* [Required task]
Quote exactly the lines spanning from the top of the data below to the line that contains "for corner in", including both.

* [Data block]
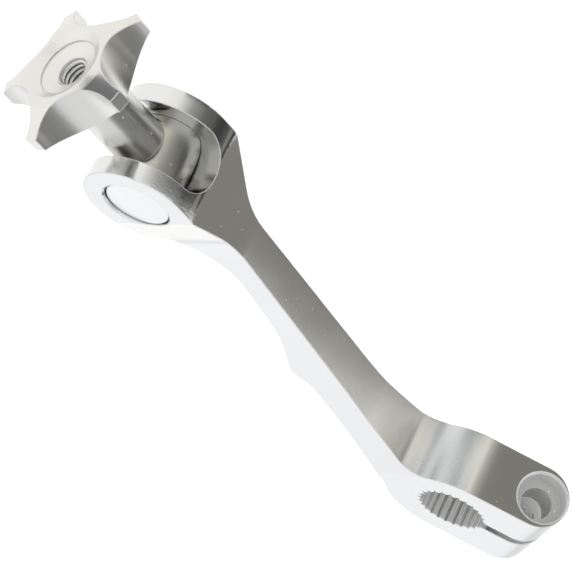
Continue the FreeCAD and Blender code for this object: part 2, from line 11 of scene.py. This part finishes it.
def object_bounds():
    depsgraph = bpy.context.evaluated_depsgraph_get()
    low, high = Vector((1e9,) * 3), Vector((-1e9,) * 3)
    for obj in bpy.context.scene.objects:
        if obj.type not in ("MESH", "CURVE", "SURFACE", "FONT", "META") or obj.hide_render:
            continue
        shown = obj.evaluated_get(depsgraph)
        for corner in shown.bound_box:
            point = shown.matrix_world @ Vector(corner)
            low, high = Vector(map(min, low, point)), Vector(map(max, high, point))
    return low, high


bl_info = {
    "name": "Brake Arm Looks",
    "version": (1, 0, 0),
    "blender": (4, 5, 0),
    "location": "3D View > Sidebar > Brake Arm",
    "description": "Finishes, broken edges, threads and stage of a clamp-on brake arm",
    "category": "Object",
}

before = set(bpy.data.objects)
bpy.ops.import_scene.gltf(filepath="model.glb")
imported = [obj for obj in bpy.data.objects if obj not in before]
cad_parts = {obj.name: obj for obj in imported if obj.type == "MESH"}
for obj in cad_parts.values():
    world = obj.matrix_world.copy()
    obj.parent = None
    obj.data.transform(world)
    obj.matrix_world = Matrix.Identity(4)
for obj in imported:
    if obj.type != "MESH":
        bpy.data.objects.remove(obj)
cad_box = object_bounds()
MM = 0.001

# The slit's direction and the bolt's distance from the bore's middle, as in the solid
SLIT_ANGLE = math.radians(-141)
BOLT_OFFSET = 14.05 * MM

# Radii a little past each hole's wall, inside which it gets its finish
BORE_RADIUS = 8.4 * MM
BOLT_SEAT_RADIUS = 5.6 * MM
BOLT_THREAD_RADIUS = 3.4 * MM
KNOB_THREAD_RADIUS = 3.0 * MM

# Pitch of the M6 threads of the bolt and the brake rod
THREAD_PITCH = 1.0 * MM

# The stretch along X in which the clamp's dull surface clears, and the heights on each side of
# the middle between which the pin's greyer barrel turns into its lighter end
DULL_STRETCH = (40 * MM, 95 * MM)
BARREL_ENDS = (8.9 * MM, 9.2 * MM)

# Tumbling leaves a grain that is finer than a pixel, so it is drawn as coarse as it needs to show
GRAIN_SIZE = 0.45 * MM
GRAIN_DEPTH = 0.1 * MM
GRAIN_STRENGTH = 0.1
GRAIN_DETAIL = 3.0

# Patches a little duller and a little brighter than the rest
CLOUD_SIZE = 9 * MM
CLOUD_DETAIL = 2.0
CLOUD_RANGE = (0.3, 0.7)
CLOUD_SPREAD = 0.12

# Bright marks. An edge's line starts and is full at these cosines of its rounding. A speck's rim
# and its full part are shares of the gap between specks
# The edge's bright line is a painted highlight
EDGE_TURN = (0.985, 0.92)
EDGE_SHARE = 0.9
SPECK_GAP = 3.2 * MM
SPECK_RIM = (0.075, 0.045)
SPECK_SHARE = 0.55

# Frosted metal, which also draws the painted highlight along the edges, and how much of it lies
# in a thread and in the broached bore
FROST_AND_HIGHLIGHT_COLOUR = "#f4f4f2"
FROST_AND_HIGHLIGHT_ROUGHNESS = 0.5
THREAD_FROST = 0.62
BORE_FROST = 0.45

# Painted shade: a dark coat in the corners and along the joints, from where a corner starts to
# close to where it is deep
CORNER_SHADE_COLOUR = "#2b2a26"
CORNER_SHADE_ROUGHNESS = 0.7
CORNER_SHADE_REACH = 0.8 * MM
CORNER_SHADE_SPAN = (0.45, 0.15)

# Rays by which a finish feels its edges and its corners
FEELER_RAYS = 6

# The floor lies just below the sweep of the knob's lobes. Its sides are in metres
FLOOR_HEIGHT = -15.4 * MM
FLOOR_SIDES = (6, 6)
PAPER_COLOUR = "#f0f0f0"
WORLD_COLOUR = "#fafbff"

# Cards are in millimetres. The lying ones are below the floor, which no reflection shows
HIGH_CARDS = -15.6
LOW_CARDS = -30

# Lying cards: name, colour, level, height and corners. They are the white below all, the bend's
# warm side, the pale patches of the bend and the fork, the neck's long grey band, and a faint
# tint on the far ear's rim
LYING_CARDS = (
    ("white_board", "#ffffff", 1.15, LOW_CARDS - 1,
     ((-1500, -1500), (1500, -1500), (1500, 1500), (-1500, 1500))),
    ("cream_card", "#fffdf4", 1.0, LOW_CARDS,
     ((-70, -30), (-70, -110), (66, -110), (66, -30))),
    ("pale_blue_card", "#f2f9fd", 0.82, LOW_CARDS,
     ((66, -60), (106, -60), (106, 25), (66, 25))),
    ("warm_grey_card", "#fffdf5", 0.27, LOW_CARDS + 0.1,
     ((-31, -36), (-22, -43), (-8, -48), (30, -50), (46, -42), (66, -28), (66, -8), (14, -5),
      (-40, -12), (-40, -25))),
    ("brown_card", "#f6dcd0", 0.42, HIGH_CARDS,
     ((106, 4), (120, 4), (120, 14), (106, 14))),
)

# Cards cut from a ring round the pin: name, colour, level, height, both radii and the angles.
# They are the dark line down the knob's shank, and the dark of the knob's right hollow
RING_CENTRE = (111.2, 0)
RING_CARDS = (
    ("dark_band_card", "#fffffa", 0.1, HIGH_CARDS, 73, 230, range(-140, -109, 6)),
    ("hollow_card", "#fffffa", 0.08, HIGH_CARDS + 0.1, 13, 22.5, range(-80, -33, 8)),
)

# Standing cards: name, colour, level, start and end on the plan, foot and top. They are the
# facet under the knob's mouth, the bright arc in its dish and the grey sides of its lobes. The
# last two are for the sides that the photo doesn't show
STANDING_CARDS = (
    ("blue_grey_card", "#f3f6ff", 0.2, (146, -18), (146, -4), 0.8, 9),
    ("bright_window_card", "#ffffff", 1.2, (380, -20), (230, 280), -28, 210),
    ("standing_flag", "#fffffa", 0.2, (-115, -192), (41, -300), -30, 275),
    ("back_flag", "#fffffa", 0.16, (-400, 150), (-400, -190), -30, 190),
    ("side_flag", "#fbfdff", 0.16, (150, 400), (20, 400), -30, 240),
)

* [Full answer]
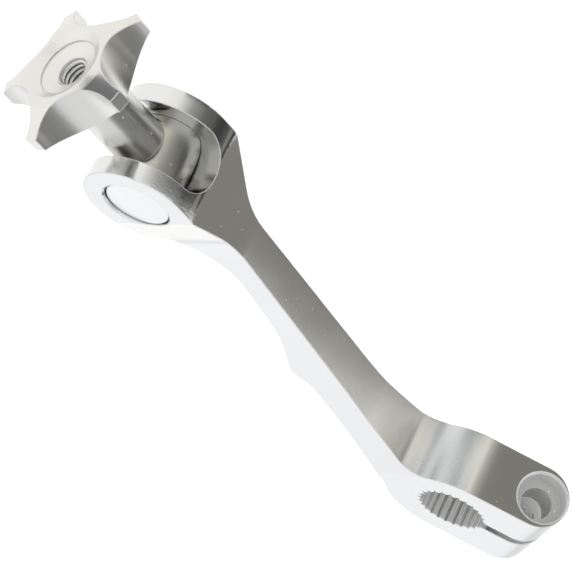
Continue the FreeCAD and Blender code for this object: part 2, from line 11 of scene.py. This part finishes it.
def object_bounds():
    depsgraph = bpy.context.evaluated_depsgraph_get()
    low, high = Vector((1e9,) * 3), Vector((-1e9,) * 3)
    for obj in bpy.context.scene.objects:
        if obj.type not in ("MESH", "CURVE", "SURFACE", "FONT", "META") or obj.hide_render:
            continue
        shown = obj.evaluated_get(depsgraph)
        for corner in shown.bound_box:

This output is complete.